Por volta do século 15, as histórias vinham sendo compiladas em versões escritas. Foi o caso de Amadis de Gaula, e também de A Morte de Artur, uma obra publicada em 1485 e de autoria de um nobre britânico chamado Thomas Malory. Foi quando as novelas de cavalaria experimentaram um último ciclo de expansão, desta vez na Península Ibérica. Se antes boa parte dos textos era produzida ao norte da França, usando como base lendas francesas ou inglesas, na última fase foram escritores castelhanos e lusitanos que desenvolveram seus próprios circuitos de textos.

O sucesso de Amadis levou ao surgimento, por exemplo, de uma novela muito popular, chamada Palmeirim de Inglaterra, escrita por Francisco de Moraes. E também da saga de Curial, um herói educado na casa de um marquês e que parte pelo mundo para cumprir uma série de desafios. Os relacionamentos amorosos do texto são dignos de novela mexicana: Curial e Guelfa, irmã do marquês que o criou, se amam, mas os dois se veem envolvidos por várias outras pessoas — um cavaleiro chamado Boca de Far faz de tudo para conquistar o amor de Guelfa, enquanto que Láquesis, filha do duque da Baviera, cai de amores por Curial.

Perseguido por figuras legendárias, como os deuses gregos Netuno, Juno e Dione, ele visita a Grécia e também as praias de Trípoli, na costa da Líbia, onde é escravizado e recebe as atenções de uma nobre muçulmana, Camar. Quando Curial recusa o amor de Camar, ela se mata. O cadáver é jogado numa cova de leões, junto com o herói, ainda vivo. Pois ele mata todos os animais, um a um, e ainda evita que o cadáver da moça seja profanado.

A descontrução e a volta 

Amadis é citado várias vezes em Dom Quixote de La Mancha. Miguel de Cervantes publicou sua obra clássica em duas partes, em 1605 e 1615, quando os romances de cavalaria já eram um gênero cansado e caricato.

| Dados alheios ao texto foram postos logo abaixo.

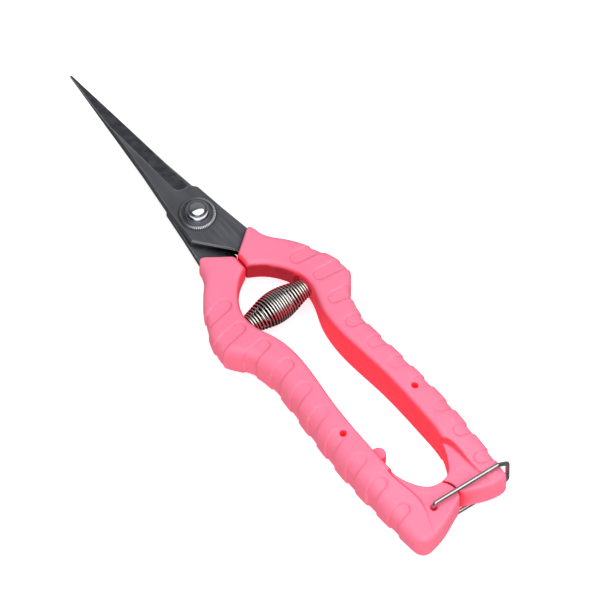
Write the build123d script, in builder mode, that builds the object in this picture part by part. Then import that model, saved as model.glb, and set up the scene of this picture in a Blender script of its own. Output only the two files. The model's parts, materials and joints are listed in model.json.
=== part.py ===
from build123d import *
import math
import os

os.makedirs("parts", exist_ok=True)

# Floral snips lying flat. They are drawn with the origin on the pivot axis, on the plane where the
# two blades meet, and moved at the end so that the origin is at the middle of the closed tool.
# +Y runs to the blade tips, +X to the right handle, +Z to the nut side. All sizes are in mm.

# Blades
tip_y = 61.0
blade_t = 2.5
edge_t = 0.35
bevel_w = 4.35
bevel_end_y = 9.3
tang_w = 5.0
chamfer_w = 0.4

# Pivot
bolt_r = 2.5
running_gap = 0.05
washer_r = 5.4
washer_t = 0.9
tick_count = 60
nut_r = 3.95
nut_h = 2.1
stud_out = 3.1
head_r = 4.3
head_h = 1.9
head_round = 0.9
slot_w = 1.0
slot_depth = 0.8
dome_h = 0.8

# Handles
neck_half = 4.5
grip_half = 7.75
web_half = 4.75
foot_half = 5.0
right_web = ((8.2, -105.0), (9.6, -107.8), (10.3, -113.9), (10.9, -118.9), (12.7, -125.1), (14.5, -130))
left_web = ((9.3, -104), (8.9, -110), (8.2, -116), (9.2, -121), (11.4, -126), (13.8, -130))
web_lean = 0.5
mark_at = (6.9, -117.2)
mark_r = 2.3
mark_depth = 0.15
corner_share = 0.62
inner_round = 2.0
foot_round = 1.8
front_round = 0.8
stop_bevel = 1.3
groove_depth = 0.5
groove_w = 4.4
groove_slant = -8
groove_starts = ((11.0, -30.2), (12.7, -39.2), (10.9, -48.5), (9.7, -58.3), (10.5, -67.8),
                 (11.3, -77.2), (12.4, -86.5), (12.4, -96.5), (12.4, -106.2), (12.0, -116.5))
pin_hole_r = 0.95
pin_hole_at = (13.2, -86.6)
stop_gap = 0.15
front_near = (stop_gap, -18.9)
front_far = (8.1, -13.1)
nub_at = (7.4, -96.0)
nub_r = 2.2
nub_half = 2.5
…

Não por coincidência, os próprios cavaleiros haviam ficado para trás. Sua função havia sido superada por duas criações: exércitos organizados de soldados com piques, lanças de até 6 metros, que impediam os cavalos de se aproximarem, e armas de fogo, que os matavam a distância. Essa era ainda uma formação típica da virada do século 16 para o 17 — piques continuariam a ser importantes até o desenvolvimento da baioneta, no final do 17, e só seriam mesmo abandonados no 19.

Em Dom Quixote, o Cavaleiro da Triste Figura enxerga gigantes em moinhos — e é derrotado por eles! Participa de batalhas imaginárias, cheias de fantasia, se perde em meio a vilões e donzelas que nunca existiram. O herói de Cervantes, por exemplo, elabora frases pomposas para sua musa, Dulcineia, que o autor faz questão de comentar: “E como estes ia tecendo outros disparates, todos pelo teor dos quais havia aprendido nos seus livros, imitando, conforme podia, o próprio falar deles; e com isso caminhava tão vagaroso, e o sol caía tão rijo, que de todo lhe derretera os miolos se alguns tivera.”

Dom Quixote e Sancho Pança / Crédito: Wikimedia Commons

“A machadada final nas novelas de cavalaria foi dada por Cervantes, com o seu Dom Quixote de La Mancha, novela que satiriza todo esse universo cavaleiresco, a partir do anti-herói Dom Quixote e seu fiel pajem Sancho Pança”, afirma a professora Graça Videira.

Romances de cavalaria não seriam mais escritos. Mas isso não quer dizer que suas ideias morreriam para sempre. O Romantismo, no começo do século 19, buscou resgatar valores de uma Idade Média idealizada. Heróis em missão a lugares fantásticos e distantes, amores impossíveis, vitórias extraordinárias voltaram à voga. O Senhor dos Anéis é basicamente uma reimaginação moderna do espírito desses romances. E mesmo a cínica Canção de Gelo e Fogo (Game of Thrones), que se inspirou na Idade Média como realmente era, não foge a ter um guerreiro puro, Jon Snow, e uma cavaleira andante, Brienne de Tarth.

“Em relação à ética e à moral, os heróis sempre têm conduta ilibada, por isso representam o que se acreditava na época ser o melhor em valores: família (ancestralidade), soberano (pátria) e amor (realização pessoal e dinástica)”, diz o professor de teoria literária Demétrio Alves Paz. “Essa idealização persiste até hoje em bestsellers, romances de fantasia heroica, filmes, séries que retratam a Idade Média.”

Como afirma Graça Videira, “muitos dos heróis e histórias das novelas de cavalaria passaram para a tradição oral e estão na origem de muitos romances populares brasileiros e também muitos dos chamados romances de cordel”.